Numerous papers also examined contemporary capitalist processes that drive extractive industries such as mining and plantation economies, as well as infrastructural projects such as road building, considering how landscapes can operate as connection points for processes on different scales. As the local landscapes reshaped by these processes may be cohabited not only by humans but various nonhumans such as spirits and ancestors, varied configurations of actors evidently influence the formation and negotiation of landscapes in ways essential to the politics of nature.

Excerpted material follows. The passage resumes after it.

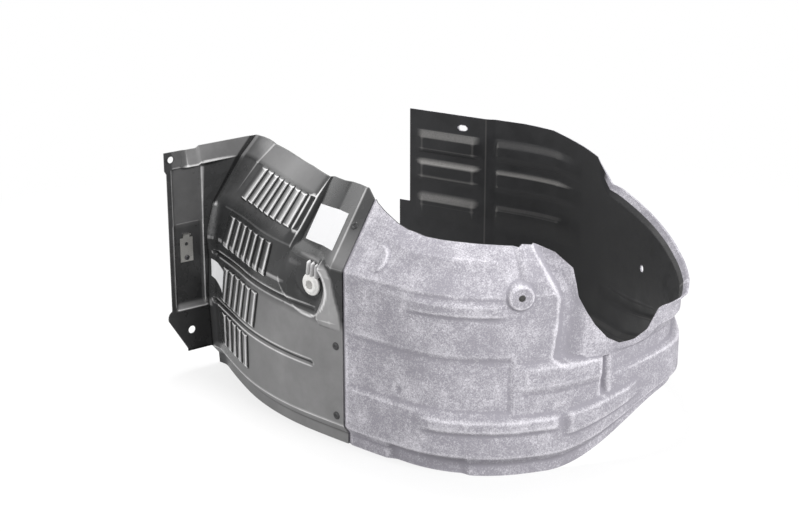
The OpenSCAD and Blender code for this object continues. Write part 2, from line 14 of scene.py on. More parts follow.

These different approaches reflect the variety of ways in which anthropologists are studying landscapes today. For some scholars the variety of uses and definitions of the landscape concept raises questions about its ambiguity. Others are drawn to it for its novel possibilities that these kinds of debates open, not only for examining human socialities but also their involvements with different materialities and entanglements with nonhumans. As an integrative concept, landscape facilitates debates about the universal and particular features of the associated processes and their local configurations. There is no doubt that transformed and human-disturbed landscapes have inspired discussions about the Anthropocene(s) and capitalist geographies, while anthropological explorations of indigenous notions of landscapes, exemplified by Philippe Descola’s reflections on Amazonian gardens, extend the relevance of the concept of landscape and make anthropological comparison possible.
What seemed, in the end, to unite many of the conference papers and attendees was an effort to go beyond dualisms at both theoretical and ethnographic levels by analytical use of an anthropological concept of landscape.